Just remember, him and every other person there are going through the same thing. ALL of them don't get calls and the like. AND.. there are people going throguh what you are, and many more going through a lot worse :) Boot Camp is just the beginning, deployments are a lot more challenging and difficult.
that is why you have to write letters to him. to let him know that everything is ok and make sure knows his son wont' forget him. my son was 18 months old when my DH went to boot camp, then A school and then straight to a deployed ship. i do think that deployments are easier than boot camp we can e mail each other but they are also a lot longer as well. its not just about training him. its about training you to be independant as well. that is how i looked at it. we went through it together and i learned how to stand on my own as well.
AllyssaM 11-25-2007, 06:43 PM Letters are the key to getting through boot camp! The mail box was my best friend, and on Thursdays I loved the mail man. Have your son "write" to daddy and draw pictures and such, I garntee your husband will LOVE that. Every time my husband is gone and I see our nephew, I have him write DH a letter and draw a picture, and I know that my husband loves it. And there is never too much letters. I wrote by husband at least 2 pages a day.. Sometimes 5-6 pages. Hang in there, it's only the beginning.
.x.MiSS.LADi.x. 11-25-2007, 07:09 PM Letters are the key to getting through boot camp! The mail box was my best friend, and on Thursdays I loved the mail man. Have your son "write" to daddy and draw pictures and such, I garntee your husband will LOVE that. Every time my husband is gone and I see our nephew, I have him write DH a letter and draw a picture, and I know that my husband loves it. And there is never too much letters. I wrote by husband at least 2 pages a day.. Sometimes 5-6 pages. Hang in there, it's only the beginning.

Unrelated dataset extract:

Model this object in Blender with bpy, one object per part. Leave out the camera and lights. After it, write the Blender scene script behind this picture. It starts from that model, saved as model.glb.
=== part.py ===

THANK YOU! yeah i write him everyday..but i don't have his address just yet so im just waiting.:bored..he doesn't have his cell but his friends he made have been letting him call me...im doing pretty okay-- its just night time that kills make...i cry almost every night after my son has gone to sleep..:tears..i cant wait for him to be able to write me...& thanks for the good idea! ill get my son to draw/ color something...he's only two but Anthony will LOVE it!:D
Caimbrie 11-25-2007, 07:22 PM that is why you have to write letters to him. to let him know that everything is ok and make sure knows his son wont' forget him. my son was 18 months old when my DH went to boot camp, then A school and then straight to a deployed ship. i do think that deployments are easier than boot camp we can e mail each other but they are also a lot longer as well. its not just about training him. its about training you to be independant as well. that is how i looked at it. we went through it together and i learned how to stand on my own as well.

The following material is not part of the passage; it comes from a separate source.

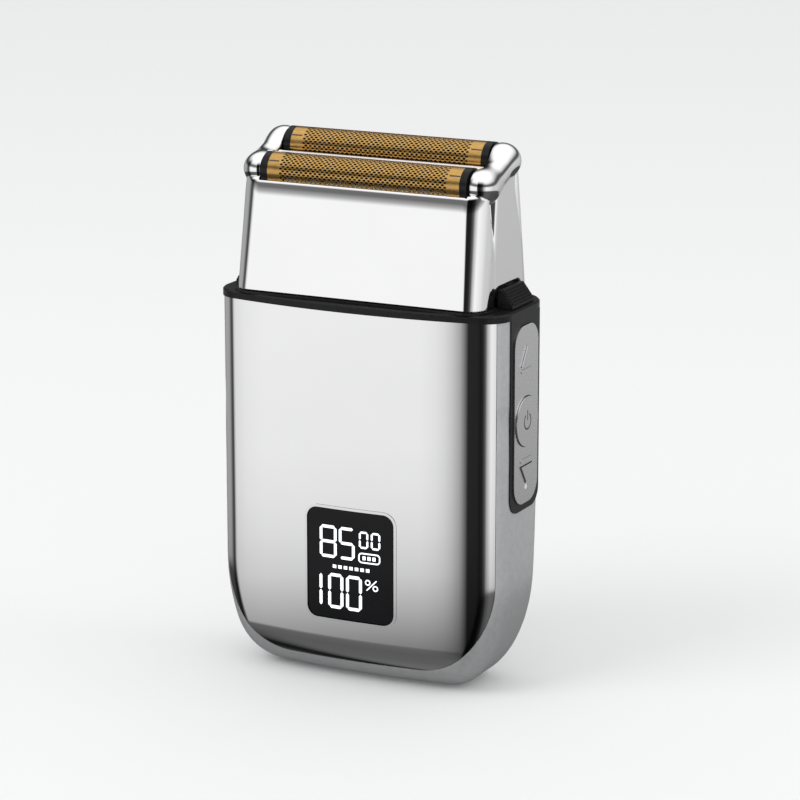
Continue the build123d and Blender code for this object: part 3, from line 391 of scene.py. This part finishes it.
figures = digit("8", -6.9, -3.0, 32.9, 26.1, 0.62) + digit("5", -2.5, 1.1, 32.9, 26.1, 0.62)
figures += digit("0", 2.05, 4.15, 32.5, 28.9, 0.42) + digit("0", 4.7, 6.8, 32.5, 28.9, 0.42)
figures += digit("1", -7.75, -6.35, 22.9, 15.5, 0.66)
figures += digit("0", -5.0, -1.5, 22.9, 15.5, 0.66) + digit("0", -0.9, 2.7, 22.9, 15.5, 0.66)
figures += ring(4.0, 21.9, 0.62, 0.62, 0.26) + ring(5.7, 20.8, 0.62, 0.62, 0.26) + [bar(3.7, 20.2, 6.0, 22.5, 0.26)]
figures += [[(-3.9 + 1.25 * k, 24.05), (-3.1 + 1.25 * k, 24.05), (-3.1 + 1.25 * k, 24.75), (-3.9 + 1.25 * k, 24.75)]
            for k in range(7)]
pill = rounded(4.9, 2.2, 0.8, 5)
inner_pill = rounded(4.3, 1.6, 0.5, 5)
for k in range(len(pill)):
    after = (k + 1) % len(pill)
    figures.append([(4.35 + a, 26.95 + b) for a, b in (pill[k], pill[after], inner_pill[after], inner_pill[k])])
figures += [[(2.85 + 1.1 * k, 26.55), (3.55 + 1.1 * k, 26.55), (3.55 + 1.1 * k, 27.35), (2.85 + 1.1 * k, 27.35)]
            for k in range(3)]
prisms("display_figures", figures, on_window, 0.02, GLOW, "housing")

# ---------------------------------------------------------------- foils
ROW = 0.46
PITCH = 1.04
HOLE_LONG = 0.36
HOLE_HIGH = 0.218
COLUMNS = 36
SHEET_SIDE = -1.0
ROWS = 31
cos_cant, sin_cant = math.cos(CANT), math.sin(CANT)


def foil_point(x, s, way, grow=0.0):
    """A point on a foil's sheet: along it, and around it from the front leg's foot."""
    radius = FOIL_RADIUS + grow
    y = way * FOIL_PITCH / 2 * cos_cant
    z = PLANE_Z + way * FOIL_PITCH / 2 * sin_cant
    leg = FOIL_DROP - FOIL_RADIUS * sin_cant
    arc = math.pi * FOIL_RADIUS
    if s <= leg:
        return x, y - radius * cos_cant, z - FOIL_DROP + s
    if s <= leg + arc:
        angle = math.pi + CANT - (s - leg) / FOIL_RADIUS
        return x, y + radius * math.cos(angle), z + radius * math.sin(angle)
    return x, y + radius * cos_cant, z + FOIL_RADIUS * sin_cant - (s - leg - arc)


def perforated_sheet(name, way, node, body):
    """A foil with its staggered round holes between two plain end bands."""
    verts, index, faces = [], {}, []

    def at(x, s):
        key = (round(x * 1000), round(s * 1000))
        if key not in index:
            index[key] = len(verts)
            verts.append(foil_point(x, s, way))
        return index[key]

    first, half = 0.4, COLUMNS * PITCH / 2
    whole = 2 * FOIL_DROP + math.pi * FOIL_RADIUS
    for row in range(ROWS):
        low = first + row * ROW
        high, middle = low + ROW, low + ROW / 2
        shift = (row % 2) * PITCH / 2
        for column in range(COLUMNS - row % 2):
            left = -half + shift + column * PITCH
            centre, right = left + PITCH / 2, left + PITCH
            rim = [(right, middle), (right, high), (centre, high), (left, high),
                   (left, middle), (left, low), (centre, low), (right, low)]
            hole = [(centre + HOLE_LONG * math.cos(k * math.pi / 4), middle + HOLE_HIGH * math.sin(k * math.pi / 4))
                    for k in range(8)]
            for k in range(8):
                after = (k + 1) % 8
                faces.append((at(*rim[k]), at(*rim[after]), at(*hole[after]), at(*hole[k])))
        if row % 2:
            for side in (-1, 1):
                x0, x1 = sorted((side * half, side * (half - PITCH / 2)))
                faces.append((at(x0, low), at(x1, low), at(x1, middle), at(x0, middle)))
                faces.append((at(x0, middle), at(x1, middle), at(x1, high), at(x0, high)))
    top = first + ROWS * ROW
    columns = [-half + k * PITCH / 2 for k in range(2 * COLUMNS + 1)]
    for x0, x1 in zip(columns, columns[1:]):
        faces.append((at(x0, 0), at(x1, 0), at(x1, first), at(x0, first)))
        faces.append((at(x0, top), at(x1, top), at(x1, whole), at(x0, whole)))
    steps = [0] + [first + ROW / 2 * k for k in range(2 * ROWS + 1)] + [whole]
    for side in (-1, 1):
        x0, x1 = sorted((side * half, side * FOIL_HALF))
        for s0, s1 in zip(steps, steps[1:]):
            faces.append((at(x0, s0), at(x1, s0), at(x1, s1), at(x0, s1)))
    mesh = bpy.data.meshes.new(name)
    mesh.from_pydata([tuple(MM * c for c in v) for v in verts], [], faces)
    for polygon in mesh.polygons:
        polygon.use_smooth = True
    mesh.materials.append(GOLD)
    obj = bpy.data.objects.new(name, mesh)
    bpy.context.scene.collection.objects.link(obj)
    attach(obj, body)
    modifier(obj, "SOLIDIFY", thickness=0.08 * MM, offset=SHEET_SIDE)
    modifier(obj, "EDGE_SPLIT", split_angle=math.radians(40))
    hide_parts(node)
    return obj


for name, way in (("front", -1), ("rear", 1)):
    unit = name + "_foil_unit"
    perforated_sheet(name + "_foil_sheet", way, name + "_foil", unit)
    leg = FOIL_DROP - FOIL_RADIUS * sin_cant
    # Painted reflection: a thin dark strip across each foil's plain end band, where the bend reflects dark; the sheet
    # itself has no fold there.
    dark_reflection_at = leg + FOIL_RADIUS * (math.pi + CANT - math.atan2(1.77, -2.37))
    dark_reflection_bands = []
    for side in (-1, 1):
        x0, x1 = sorted((side * 18.9, side * 21.2))
        dark_reflection_bands.append([(x0, dark_reflection_at), (x1, dark_reflection_at), (x1, dark_reflection_at + 0.28), (x0, dark_reflection_at + 0.28)])
    prisms(name + "_foil_painted_dark_reflection", dark_reflection_bands, lambda a, b, d, w=way: foil_point(a, b, w, d), 0.02, DARK_STEEL_AND_SHADE, unit)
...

E-mails are far and few for me being that my husband is on a sub so it's worse to me :lol
Taressa 11-25-2007, 07:28 PM E-mails are far and few for me being that my husband is on a sub so it's worse to me :lol
girl i couldn't do it. i am SO SO grateful my DH is on the surface and can't go on subs. i really couldn't do it i would go nuts LOL. i have a few sub friends and their family grams were HUGE for them and the limited amount of e mails you can send like just a few short lines. you would think some how somewhere they would come up with a better system for submariners.:tu
wife-n-mommy 11-25-2007, 08:02 PM believe me... there are far more things the Army does that will absolutely piss you off...my list could go on and on.
they don't take away all communication during basic...you can write letters and send pictures.

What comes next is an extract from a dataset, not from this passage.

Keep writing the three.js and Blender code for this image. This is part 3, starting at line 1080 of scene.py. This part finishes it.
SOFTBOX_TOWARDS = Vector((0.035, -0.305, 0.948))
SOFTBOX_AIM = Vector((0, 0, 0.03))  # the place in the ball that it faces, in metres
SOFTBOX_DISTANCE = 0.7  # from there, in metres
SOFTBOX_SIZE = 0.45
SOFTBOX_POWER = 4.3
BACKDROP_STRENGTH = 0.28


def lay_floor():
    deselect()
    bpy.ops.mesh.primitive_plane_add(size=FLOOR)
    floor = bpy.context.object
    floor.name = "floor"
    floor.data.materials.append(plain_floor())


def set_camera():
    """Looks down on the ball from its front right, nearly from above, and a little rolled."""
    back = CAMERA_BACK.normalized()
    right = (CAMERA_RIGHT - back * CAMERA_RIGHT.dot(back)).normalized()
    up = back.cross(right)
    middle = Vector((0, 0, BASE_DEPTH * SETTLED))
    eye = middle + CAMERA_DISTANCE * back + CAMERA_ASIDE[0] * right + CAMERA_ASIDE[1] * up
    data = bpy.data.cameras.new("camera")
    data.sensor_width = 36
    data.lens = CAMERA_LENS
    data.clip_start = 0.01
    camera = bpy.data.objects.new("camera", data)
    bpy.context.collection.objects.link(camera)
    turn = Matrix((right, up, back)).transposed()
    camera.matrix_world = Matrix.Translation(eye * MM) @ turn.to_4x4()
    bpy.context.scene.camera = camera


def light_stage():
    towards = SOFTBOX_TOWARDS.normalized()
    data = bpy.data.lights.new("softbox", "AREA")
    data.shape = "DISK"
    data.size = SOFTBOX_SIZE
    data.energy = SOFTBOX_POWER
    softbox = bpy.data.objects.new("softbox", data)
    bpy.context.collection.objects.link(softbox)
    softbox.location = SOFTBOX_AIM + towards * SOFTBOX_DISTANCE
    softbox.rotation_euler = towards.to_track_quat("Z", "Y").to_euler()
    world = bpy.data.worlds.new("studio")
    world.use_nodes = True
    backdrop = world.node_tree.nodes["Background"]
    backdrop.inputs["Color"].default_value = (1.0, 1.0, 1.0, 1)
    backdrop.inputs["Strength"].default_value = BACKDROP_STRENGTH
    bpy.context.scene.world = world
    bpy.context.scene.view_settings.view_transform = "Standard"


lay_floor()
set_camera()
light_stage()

What basic is your husband at? My husband went to Ft. Benning and he actually ended up getting to call a lot more than we had thought. They sometimes earn phone calls for doing things or being the best at something.
navy girlfriend 11-26-2007, 12:22 PM :hugehug all good things come in time
.x.MiSS.LADi.x. 11-27-2007, 05:44 PM believe me... there are far more things the Army does that will absolutely piss you off...my list could go on and on.
they don't take away all communication during basic...you can write letters and send pictures.
What basic is your husband at? My husband went to Ft. Benning and he actually ended up getting to call a lot more than we had thought. They sometimes earn phone calls for doing things or being the best at something.
He's at Ft. Sill, Oklahoma...He'll be there for Basic & AIT....He called today from reception saying it was his last phone call to me til he comes home for Xmas bc he goes from reception to Boot camp tomorrow...:sadeyes but still no address....he's been at reception 4 a week...so i jus been writting...:worry
jupiterinka 11-29-2007, 02:43 PM I think they should at least be able to receive their mail whenever it arrives and write once a week from the very beginning. Remaining connected is important. I understand, though, that they can't be calling or writing every day. Part of me wishes I could be there with him through this. But, I would only be a distraction. So, I do all I can and love him and support him from this end.